The traditional view of Advent involves a wreath with four candles, each of which represents some aspect of Jesus’ birth, and a large candle in the middle.  One of the more common representations for the candles includes: prophecy, Bethlehem, shepherds, and angels, with the center candle being the Christ candle, lit on Christmas Day.  Commonly, you will gather those in your home together and engage perhaps in an Advent reading, and maybe even some carol singing.  There are many books that offer readings, or devotional thoughts.  In our home, our personal favorite has been Christ in Christmas: A Family Advent Celebration, with pieces by James Dobson, Chuck Swindoll, R.C. Sproul, and James Montgomery Boice.  For years, even since before Beth and I had children, we would designate a night and sit down, enjoy a reading, light a candle or candles, and p-a-u-s-e. 

Another popular expression of Advent is the Advent Calendar, and rather than being driven by the four weeks prior to Christmas, this practice involves doing something on each of the 25 days leading up to Christmas.  This can offer you a useful countdown, especially for young children, in helping to build anticipation for Christmas Day.  I would recommend an Advent Calendar centered on Christian themes in order to help maintain our focus on Christ. 

Perhaps a 25-day personal devotional is the ticket for you – a book of readings that you can intentionally use as a firewall against the creeping commercial spirit that is so easy to buy into.  Or, you can participate in a family devotional time once a day for 25 days.  

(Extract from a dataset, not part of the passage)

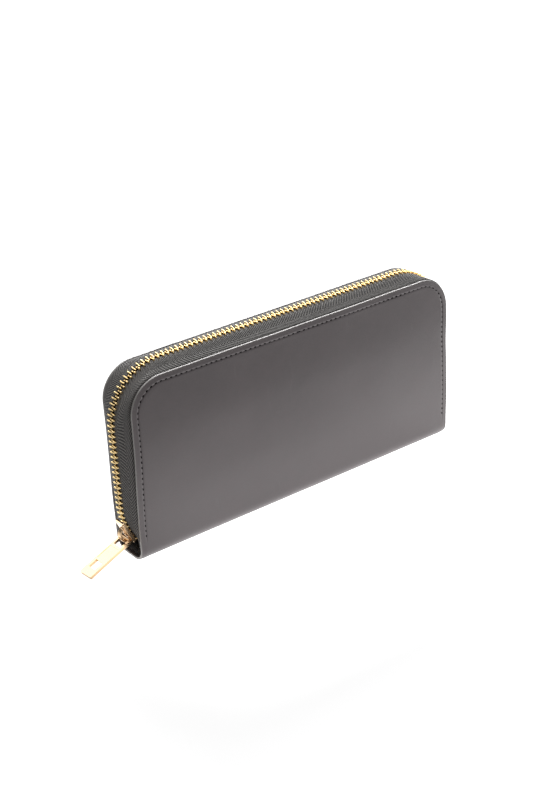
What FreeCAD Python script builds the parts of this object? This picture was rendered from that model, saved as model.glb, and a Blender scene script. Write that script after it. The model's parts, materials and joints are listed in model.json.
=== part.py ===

Our family has used what are called “prophecy boxes” in our home – 25 small boxes containing a piece of paper on which is written a prophecy about the coming of Jesus.  The study of and relating of Bible prophecy concerning the coming of Jesus can provide compelling evidence that can reinforce our faith.  

If you have younger children and time permits, a family reading time each day (or at least once a week) leading up to Christmas can provide an effective pause from the hectic pace. 

I believe there are many ways to celebrate Advent, in order to facilitate a spiritual Advent-ure during the Christmas season.  You just have to find what’s right for you.  The point is that this season, which is such a blessing because of how God has blessed us with the gift of His only Son, can turn into a curse if we are not careful to place the emphasis in the right place.  

If we are not intentional to plan time to spend with God, concentrating on His truth and the fullness of His love, then this season that bears His name can lose its meaning for us.  If you wake up on December 26th and think, “I’m glad that’s over”, then maybe you’ve missed what God has in store for you.

I believe that personal time with God, practical times of service to others, passionate worship to the One who gave Himself so that we might enjoy His gifts, and the proclamation of the gospel message to a world that desperately needs to experience the good news of Christ’s coming, are essential components of a rewarding Christmas celebration.  

For each of us, we have been given a wonderful gift!  We can experience the living God like never before.  So, don’t allow yourself to be deluded – make this Christmas an adventure that you will not soon forget.